State any eight design metrics of embedded system.
1 Answer
  1. Processing Power: Selection of processor is based on the amount of processing power to get the job done and also on the basis of register width required.

  2. Throughput or Performance : the execution time or throughput of the system. Instruction execution time in the system measures performance. Smaller execution time means higher performance. For eg. in mobile phone, voice signals are processed between antenna and speaker in 0.1s shows phone performance. The system may need to handle a lot of data in a short time.

  3. Response: The system has to react to the changing events quickly.

  4. Memory: Hardware design must make the best estimate of the memory requirement and must make the provision for expansion.

  5. Power consumption: Systems generally work on battery and design of both software and hardware must take care of power saving techniques.

  6. Number of units: The number of units expected to be produced and sold will dictate the trade-off between production cost and development cost.

  7. Expected life-time: Design decisions like selection of components to system development cost will depend upon on how long the system is expected to run.

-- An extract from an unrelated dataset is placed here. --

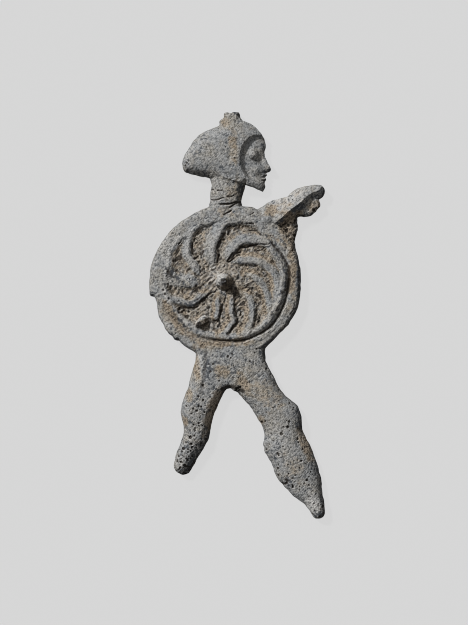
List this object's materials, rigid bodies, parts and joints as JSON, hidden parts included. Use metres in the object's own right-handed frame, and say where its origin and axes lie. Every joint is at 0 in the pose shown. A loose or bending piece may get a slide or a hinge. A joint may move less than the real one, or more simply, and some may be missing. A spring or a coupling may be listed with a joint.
{
  "type": "warrior figurine",
  "caption": "Flat cast lead votive figurine of a striding warrior in profile behind a round shield with a raised whirl, lying on its plain back.",
  "frame": {"origin": "on the resting surface, under the middle of the figurine's bounding box as it lies on its back", "axes": "+Z out of the relief, away from the flat back; +Y from the feet to the head; +X the way that the warrior faces and strides"},
  "size_m": [0.02, 0.0458, 0.003],
  "materials": {
    "lead": null
  },
  "bodies": {
    "root": {"warrior_figurine": "lead"}
  },
  "joints": []
}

  8. Program Installation: Installation of software on to the embedded system needs special development tools.

  9. Testability and Debug ability: Setting up test conditions and equipment will be difficult and determining what is wrong with the software will become a difficult task without a keyboard and usual display.

  10. Reliability: It is always required that the system designed must give the output for which it is designed.

  11. Power Dissipation: For battery operated system this is important feature. Examples are mobile phone or digital camera where if power dissipation is small battery needs to be recharge less frequently.

  12. Unit cost: the monetary cost of manufacturing each copy of the system, excluding NRE cost.

  13. NRE cost (Non-Recurring Engineering cost): The monetary cost of designing the system. Once the system is designed, any number of units can be manufactured without incurring any additional design cost (hence the term “nonrecurring”).

  14. Size: the physical space required by the system, often measured in bytes for software, and gates or transistors for hardware.

  15. Flexibility: the ability to change the functionality of the system without incurring heavy NRE cost. Software is typically considered very flexible. Flexibility in design enables, without significant engineering cost, development of different versions or product or to develop advanced version later on. For example software enhancement by adding extra functions.

  16. Maintainability: Deals with support and maintenance to the end user or client in case of technical issues and product failure. A more reliable system means with less maintainability. As reliability of the system increases chances of failure and non-functioning also reduces.

  17. Time-to-market: The amount of time required to design and manufacture the system to the point the system can be sold to customers. The main contributors are design time, manufacturing time and testing time. There may be multiple players in the embedded industry who develop products of the same category (like mobile phones, portable media players etc.). If you come with new product and time to market is high competitor may take advantage of it with their product.

  18. Time-to-prototype: The amount of time to build a working version of the system, which may be bigger or more expensive than the final system implementation, but can be used to verify the system’s usefulness and correctness and to refine the system's functionality. If the prototype is developed faster, the actual estimated development time can be bought down.

  19. Correctness: our confidence that we have implemented the system’s functionality correctly. We can check the functionality throughout the process of designing the system, and we can insert test circuitry to check that manufacturing was correct.

  20. Safety: the probability that the system will not cause harm. It deals with possible damages that can happen to the operators, public and the environment due to breakdown of embedded system, or due to the emission of radioactive or hazardous materials from embedded products. Safety analysis is a must in product engineering to evaluate the anticipated damages and determine best course of action.